Seriously, take yourself out of the show for a minute andsoak in the story; they’re hunting down someone who is drawing on bathroom stalls with a marker while getting help from a sociopathic macaroni artist turned tagger with the ‘street name’ of Flava Sava with their prime suspects being a guy who likes to draw toilets and pour paint on himself, a guy whose newest masterpiece is coloring in a black dot with 1000 layers of ink and a hippie girl who poops outside because she hates unnatural things.

Also, I won’t spoil who the culprit is, but let’s just say that the actual perp is even weirder that these three.

The action is also usually creative and fun, but there’s one thing you have to keep in mind when the culprit is revealed. It doesn’t matter how far or fast they run; they’re at school. They can’t leave school grounds and even if they don’t catch them, you can just as easily contact their parents. Really the only reason Fillmore and Ingrid need to catch the perps themselves is because Folsom is too fed up with the lack of progress in the case and threatens to shut down the safety patrol nearly every episode if they don’t have the perp by the final bell or within a day or so.

The final standoff between Fillmore and Randall Julian was also great. Hell, it was better than his confrontation with the actual perp. To be honest, the entire thing with Randall was better than the actual plot. As a bonus, Randall is voiced by Josh Peck. And yes, it is trippy.

While we’re on the topic of the voice work, which is great, Fillmore is voiced by Orlando Brown, who does a great job bringing that classic attitude and coolness to the character. Ingrid is voiced by Tara Strong, who I don’t believe needs an introduction. And Anza, one of the background safety patrollers, is voiced by Danny Tamberelli, and if you recognize that name, you get an Internet hug.

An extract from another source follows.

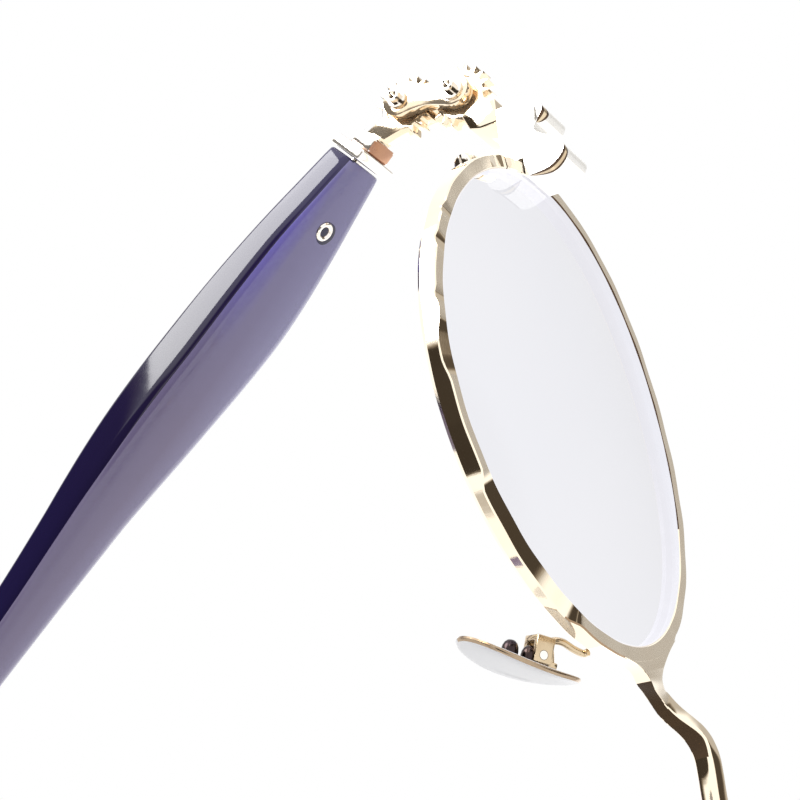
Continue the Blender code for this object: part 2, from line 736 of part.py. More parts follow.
def rivet_y():
    """The rivet's place along the temple."""
    return BLADE_START + RIVET_STATION


def rivet_thickness():
    """Thickness of the acetate at the rivet."""
    share = RIVET_STATION / BLADE_STRAIGHT
    for (near, _, thin, _), (far, _, thick, _) in zip(BLADE_SHAPE, BLADE_SHAPE[1:]):
        if near <= share <= far:
            return thin + (thick - thin) * (share - near) / (far - near)
    return BLADE_SHAPE[-1][2]


def make_core_wire():
    """The metal wire inside the acetate."""
    start = BLADE_START
    points = [(TEMPLE_OFFSET, start, -CORE_DROP), (TEMPLE_OFFSET, start + CORE_LENGTH, -CORE_DROP)]
    return wire(points, CORE_RADIUS)


def make_rivet():
    """The rivet set in the temple's inner face, with a rounded head."""
    face = TEMPLE_OFFSET - rivet_thickness() / 2
    profile = [(0.0, RIVET_PROUD), (0.55 * RIVET_RADIUS, 0.85 * RIVET_PROUD),
               (0.9 * RIVET_RADIUS, 0.3 * RIVET_PROUD), (RIVET_RADIUS, -0.3 * RIVET_PROUD),
               (RIVET_RADIUS, -RIVET_DEPTH), (0.0, -RIVET_DEPTH)]
    solid = turned(profile, 16)
    solid.transform(Matrix.Translation((face, rivet_y(), RIVET_RISE)) @ Matrix.Rotation(-math.pi / 2, 4, "Y"))
    return solid


def closing_frame():
    """Frame of the closing block: its Z runs along the rim at the split, behind the rim."""
    seat = on_rim(RIM_SPLIT_ANGLE, 0.55 * RIM_WIDTH)
    place = Vector((seat.x, RIM_DEPTH + CLEARANCE + CLOSING_RADIUS, seat.y))
    return Matrix.Translation(place) @ Matrix.Rotation(-RIM_SPLIT_ANGLE, 4, "Y")


def make_closing_barrel(direction):
    """Half of the closing block: a barrel above the split (1) or below it (-1)."""
    hole = CLOSING_SCREW_RADIUS + PIVOT_CLEARANCE
    low, high = sorted((direction * RIM_SPLIT / 2, direction * (RIM_SPLIT / 2 + CLOSING_LENGTH)))
    barrel = plate([circle(CLOSING_RADIUS, segments=16), circle(hole, segments=12)], low, high)
    barrel.transform(closing_frame())
    return barrel


def make_closing_screw():
    """The screw that pulls the rim closed on the lens, with its slotted head below."""
    reach = RIM_SPLIT / 2 + CLOSING_LENGTH
    head_top = -(reach + PIVOT_CLEARANCE)
    head_radius = 0.9 * CLOSING_RADIUS
    profile = [(0.0, reach), (CLOSING_SCREW_RADIUS, reach), (CLOSING_SCREW_RADIUS, head_top),
               (head_radius, head_top), (head_radius, head_top - 0.7 * CLOSING_HEAD_LENGTH),
               (0.7 * head_radius, head_top - CLOSING_HEAD_LENGTH), (0.0, head_top - CLOSING_HEAD_LENGTH)]
    screw = turned(profile, 16)
    screw.transform(closing_frame())
    return screw


def pad_frame():
    """Frame of a nose pad's pivot in the eye's frame: X out, Y along the screw, Z along the pad."""
    place = Matrix.Translation((-PAD_PIVOT_INWARD, PAD_PIVOT_BACK, -PAD_PIVOT_DROP))
    return place @ Matrix.Rotation(-PAD_SPLAY, 4, "Z") @ Matrix.Rotation(PAD_TILT, 4, "X")


def make_nose_pad():
    """The nose pad about its pivot: a crowned oval plate with a pierced lug behind it."""
    rings = []
    levels = ((0.55, -1.0), (0.85, -0.8), (1.0, -0.15), (0.97, 0.5), (0.8, 0.7))
    for share, level in levels:
        ring = []
        for step in range(PAD_SEGMENTS):
            angle = TAU * step / PAD_SEGMENTS
            taper = 1 - 0.12 * math.sin(angle)
            ring.append((-PAD_STANDOFF + level * PAD_THICKNESS / 2 * 1.2,
                         share * PAD_WIDTH / 2 * math.cos(angle) * taper,
                         share * PAD_LENGTH / 2 * math.sin(angle) - PAD_CENTRE_DROP))
        rings.append(ring)
    solid = loft(rings)
    lug = []
    steps = 10
    for index in range(steps + 1):
        angle = math.radians(-115) + math.radians(230) * index / steps
        lug.append((LUG_RADIUS * math.cos(angle), LUG_RADIUS * math.sin(angle)))
    lug += [(-PAD_STANDOFF, 0.6 * LUG_RADIUS), (-PAD_STANDOFF, -0.6 * LUG_RADIUS)]
    hole = circle(PAD_SCREW_RADIUS + PIVOT_CLEARANCE, segments=10)
    lug_solid = plate([lug, hole], -LUG_THICKNESS / 2, LUG_THICKNESS / 2)
    lug_solid.transform(Matrix.Rotation(math.pi / 2, 4, "X"))
    return boolean(solid, lug_solid, "UNION")


def box_inner():
    """Half the width of the slot in a pad box."""
    return LUG_THICKNESS / 2 + PIVOT_CLEARANCE


def make_pad_box():
    """The pad box: a fork round the pad's lug, closed on the lens side."""
    base = LUG_RADIUS + PIVOT_CLEARANCE
    outer = box_inner() + BOX_WALL
    front = -0.75 * LUG_RADIUS
    outline = [(front, -outer), (base + BOX_WALL, -outer), (base + BOX_WALL, outer), (front, outer),
               (front, box_inner()), (base, box_inner()), (base, -box_inner()), (front, -box_inner())]
    fork = plate([outline], -BOX_HALF_HEIGHT, BOX_HALF_HEIGHT)
    hole_radius = PAD_SCREW_RADIUS + PIVOT_CLEARANCE
    hole = wire([(0.0, -2 * outer, 0.0), (0.0, 2 * outer, 0.0)], hole_radius, 10)
    fork = boolean(fork, hole, "DIFFERENCE")
    fork.transform(pad_frame())
    return fork


def make_pad_screw():
    """The pad's screw, with a domed head at the back."""
    outer = box_inner() + BOX_WALL
    seat = outer + PIVOT_CLEARANCE
    radius = PAD_SCREW_HEAD_RADIUS
    height = PAD_SCREW_HEAD_HEIGHT
    profile = [(0.0, seat + height), (0.6 * radius, seat + 0.8 * height),
               (0.95 * radius, seat + 0.4 * height), (radius, seat),
               (PAD_SCREW_RADIUS, seat), (PAD_SCREW_RADIUS, -outer), (0.0, -outer)]
    screw = turned(profile, 12)
    screw.transform(pad_frame() @ Matrix.Rotation(-math.pi / 2, 4, "X"))
    return screw


def make_pad_arm():
    """The wire arm from the back of the rim to the top of the pad box."""
    foot = on_rim(ARM_FOOT_ANGLE, RIM_WIDTH / 2)
    start = Vector((foot.x, RIM_DEPTH + CLEARANCE, foot.y))
    base = LUG_RADIUS + PIVOT_CLEARANCE + BOX_WALL / 2
    end = pad_frame() @ Vector((base, 0.0, BOX_HALF_HEIGHT + CLEARANCE))
    above = pad_frame() @ Vector((base, 0.0, BOX_HALF_HEIGHT + CLEARANCE + 0.5 * MM))
    top = Vector(((start.x + end.x) / 2, start.y + ARM_REACH_BACK * 0.75, (start.z + end.z) / 2 + 0.6 * MM))
    points = [start, start + Vector((0, 0.5 * MM, 0)), top, above, end]
    return wire(smooth_line(points, 4), ARM_WIRE_RADIUS)


def mirrored(mesh):
    """A copy of a left-hand mesh for the right-hand side."""
    bm = bmesh.new()
    bm.from_mesh(mesh)
    bmesh.ops.scale(bm, vec=(-1, 1, 1), verts=bm.verts)
    bmesh.ops.reverse_faces(bm, faces=bm.faces)
    twin = bpy.data.meshes.new(mesh.name)
    bm.to_mesh(twin)
    bm.free()
    return twin


def add_empty(name, parent, place, turn=(0.0, 0.0, 0.0)):
    """An empty that carries the pieces of one frame or one joint."""
    empty = bpy.data.objects.new(name, None)
    empty.empty_display_size = AXIS_MARK
    empty.location = place
    empty.rotation_euler = turn
    empty.parent = parent
    bpy.context.scene.collection.objects.link(empty)
    return empty


class Builder:
    """Places finished meshes as named parts in the object's own collection."""

    def __init__(self):
        self.collection = bpy.data.collections.new("round_eyeglasses")
        bpy.context.scene.collection.children.link(self.collection)

    def add(self, name, mesh, finish, parent=None):
        """Add one part; finish is (colour, metallic, roughness, alpha, transmission)."""
        mesh.name = name
        mesh.shade_smooth()
        mesh.set_sharp_from_angle(angle=math.radians(28))
        obj = bpy.data.objects.new(name, mesh)
        obj.parent = parent
        mesh.materials.clear()
        mesh.materials.append(make_material(name, *finish))
        self.collection.objects.link(obj)

    def add_pair(self, name, mesh, finish, parents):
        """Add a left part and its mirrored right twin."""
        twin = mirrored(mesh)
        self.add(name + "_left", mesh, finish, parents["left"])
        self.add(name + "_right", twin, finish, parents["right"])


GOLD = ((0.86, 0.72, 0.55), 1.0, 0.16)
SATIN_GOLD = ((0.78, 0.68, 0.52), 1.0, 0.35)
STEEL = ((0.72, 0.70, 0.67), 1.0, 0.25)
PAD_METAL = ((0.84, 0.83, 0.81), 1.0, 0.3)
LENS_CLEAR = ((0.93, 0.93, 0.97), 0.0, 0.03, 0.35, 0.9)
ACETATE = ((0.13, 0.08, 0.42), 0.0, 0.08)


def main():
    clear_scene()
    builder = Builder()
    eyes = {}
    links = {}
    temples = {}
    gears = {}
    pads = {}
    for side, sign in SIDES.items():
        eyes[side] = add_empty(f"eye_{side}", None, (sign * LENS_X, LENS_Y, LENS_Z))
        pivot = (sign * pivot_place().x, PIVOT_SETBACK, 0.0)
        gears[side] = add_empty(f"frame_gear_centre_{side}", eyes[side], pivot)
        link_turn = sign * (REST_FOLD[side] / 2 - LINK_OPEN_ANGLE)
        links[side] = add_empty(f"link_axis_{side}", eyes[side], pivot, (0.0, 0.0, link_turn))
        temple_turn = sign * (REST_FOLD[side] / 2 + LINK_OPEN_ANGLE)
        far_end = (0.0, LINK_LENGTH, 0.0)
        temples[side] = add_empty(f"temple_axis_{side}", links[side], far_end, (0.0, 0.0, temple_turn))
        place = (-sign * PAD_PIVOT_INWARD, PAD_PIVOT_BACK, -PAD_PIVOT_DROP)
        pads[side] = add_empty(f"pad_axis_{side}", eyes[side], place, (PAD_TILT, 0.0, -sign * PAD_SPLAY))

    builder.add("bridge", make_bridge(), GOLD)
    builder.add_pair("rim", make_rim(), SATIN_GOLD, eyes)
    builder.add_pair("lens", make_lens(), LENS_CLEAR, eyes)
    builder.add_pair("endpiece", make_endpiece(), GOLD, eyes)
    builder.add_pair("hinge_bracket", make_bracket(), GOLD, eyes)
    builder.add_pair("closing_barrel_upper", make_closing_barrel(1), GOLD, eyes)
    builder.add_pair("closing_barrel_lower", make_closing_barrel(-1), GOLD, eyes)
    builder.add_pair("closing_screw", make_closing_screw(), STEEL, eyes)
    builder.add_pair("pad_arm", make_pad_arm(), GOLD, eyes)
    builder.add_pair("pad_box", make_pad_box(), GOLD, eyes)
    builder.add_pair("pad_screw", make_pad_screw(), STEEL, eyes)
    builder.add_pair("nose_pad", make_nose_pad(), PAD_METAL, pads)

    builder.add_pair("frame_gear", make_frame_gear(), GOLD, gears)
    builder.add_pair("link_lower", make_link(-LINK_OUTER, -LINK_INNER), GOLD, links)
    builder.add_pair("link_upper", make_link(LINK_INNER, LINK_OUTER), GOLD, links)
    builder.add_pair("frame_pin", make_pin(FRAME_PIN_COLLAR_RADIUS), STEEL, links)
    builder.add_pair("frame_pin_nut", make_nut(), GOLD, links)
    far = Matrix.Translation((0.0, LINK_LENGTH, 0.0))
    temple_pin = make_pin(TEMPLE_PIN_COLLAR_RADIUS)
    temple_pin.transform(far)
    builder.add_pair("temple_pin", temple_pin, STEEL, links)
    temple_nut = make_nut()
    temple_nut.transform(far)
    builder.add_pair("temple_pin_nut", temple_nut, GOLD, links)

    builder.add_pair("temple_gear", make_temple_gear(), GOLD, temples)
    builder.add_pair("stem_block", make_stem_block(), GOLD, temples)
    builder.add_pair("ferrule", make_ferrule(), GOLD, temples)
    builder.add_pair("core_wire", make_core_wire(), STEEL, temples)
    builder.add_pair("temple", make_blade(), ACETATE, temples)
    builder.add_pair("temple_rivet", make_rivet(), GOLD, temples)
    bpy.context.view_layer.update()


main()
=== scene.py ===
# Round metal eyeglasses with geared hinges and thick acetate temples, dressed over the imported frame.
# Each sub-assembly draws its meshes for the left side, in a frame of its own, and mirrors them for the right.
import json
import logging
import math
from collections.abc import Callable
from dataclasses import dataclass, field
from enum import Enum

import bmesh
import bpy
from mathutils import Matrix, Vector

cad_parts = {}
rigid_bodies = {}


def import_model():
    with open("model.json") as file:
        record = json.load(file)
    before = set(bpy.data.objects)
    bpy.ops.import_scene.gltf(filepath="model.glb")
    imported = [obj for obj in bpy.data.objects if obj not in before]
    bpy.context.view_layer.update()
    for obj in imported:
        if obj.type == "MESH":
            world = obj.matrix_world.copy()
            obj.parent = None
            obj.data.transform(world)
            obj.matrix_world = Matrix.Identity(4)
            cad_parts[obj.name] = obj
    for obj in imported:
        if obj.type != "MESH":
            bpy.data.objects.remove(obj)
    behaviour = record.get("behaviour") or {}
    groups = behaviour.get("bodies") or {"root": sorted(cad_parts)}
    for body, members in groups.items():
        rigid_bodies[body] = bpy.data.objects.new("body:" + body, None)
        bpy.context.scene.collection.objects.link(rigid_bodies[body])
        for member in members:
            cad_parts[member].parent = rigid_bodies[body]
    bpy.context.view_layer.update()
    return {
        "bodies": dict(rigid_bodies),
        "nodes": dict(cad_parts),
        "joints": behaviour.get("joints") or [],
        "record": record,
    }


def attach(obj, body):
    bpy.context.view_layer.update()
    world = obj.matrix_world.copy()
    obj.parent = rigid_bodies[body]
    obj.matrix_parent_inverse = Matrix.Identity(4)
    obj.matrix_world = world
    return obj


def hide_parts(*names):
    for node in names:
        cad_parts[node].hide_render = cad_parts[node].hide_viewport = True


LOG = logging.getLogger("eyeglasses")
MM = 0.001
FINE, COARSE = 0.003 * MM, 0.006 * MM  # depths of brushing
TAU = 2 * math.pi
Plan = list[tuple[float, float]]
Place = tuple[float, float, float]
Tone = tuple[float, float, float]
Mesh = bpy.types.Mesh
Face = bpy.types.MeshPolygon
Socket = bpy.types.NodeSocket


class Side(Enum):
    """The wearer's side that a piece belongs to."""

    LEFT = 1
    RIGHT = -1

    @property
    def label(self) -> str:
        """The side's name in node and piece names."""
        return self.name.lower()


class Slot(Enum):
    """Material slots of the record."""

    GOLD = "gold"
    SATIN_GOLD = "satin_gold"
    STEEL = "steel"
    PAD_METAL = "pad_metal"
    LENS = "lens"
    ACETATE = "acetate"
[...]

All in all, this episode was really great and I loved every minute of it. It’s just subtle enough to be a slight challenge to viewers to figure out what’s really going on while not being so complicated or even unfair in its storytelling that the viewer would have difficulty following along. The characters are all very likable, even most of the suspects and perps, and this series really did just get even better to me after I watched those procedural dramas.